Payload sent in defining VLAN 3000 in trunkVlans:

{
  "topSystem": {
    "children": [
      {
        "interfaceEntity": {
          "children": [
            {
              "pcAggrIf": {
                "attributes": {
                  "id": "po34",
                  "trunkVlans": "3000"
                }
              }
            }
          ]
         }
      }
    ]
  }
}

After:

interface port-channel34
  description TEST-TRUNK
  switchport mode trunk
  switchport trunk allowed vlan 3000

WTF just happened?

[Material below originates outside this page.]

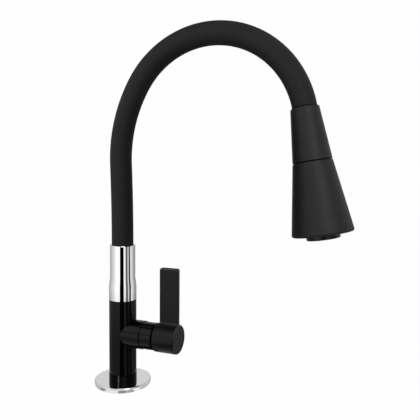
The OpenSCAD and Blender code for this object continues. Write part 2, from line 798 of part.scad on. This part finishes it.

Well, trunkVlans on the model for port-channel is just a string of comma-seperated VLAN defintions, just the same as you would see it in the CLI config. It’s not an array of VLAN objects that are allowed on that interface object. Since we didn’t query the exisiting object, pull it’s trunkVlans value, append our VLAN to it, then post the object back, we overwrote the allowed VLANs on the trunk with only the VLAN we passed in. Not ideal. Now, you could do do exactly that, but you’d definitely want to make sure your unit/acceptance testing is up to snuff and you’re testing all your failure scenarios. In this case the CLI wrapper has a leg up.

Takeaways

At first, I was very skeptical about the CLI wrapper. You’re putting a shiny new coat on a crappy configuration interface (the CLI) that everyone is trying to move away from. On the surface it seemed really backwards, and using the MO API was clearly the way to go. After coding against both for some common workflows, that may not be the case. In the case of trunk VLANs, why introduce the potential of messing up trunked VLANs via MO when it’s already abstracted away from us if we simply tell the CLI wrapper to add it via commands we’re already used to? The idea that the MO API is atomic and won’t apply bad configurations doesn’t appear to be totally true. Maybe in this case, using the previous configuration abstraction is good enough. In either case, as usual, validation is key.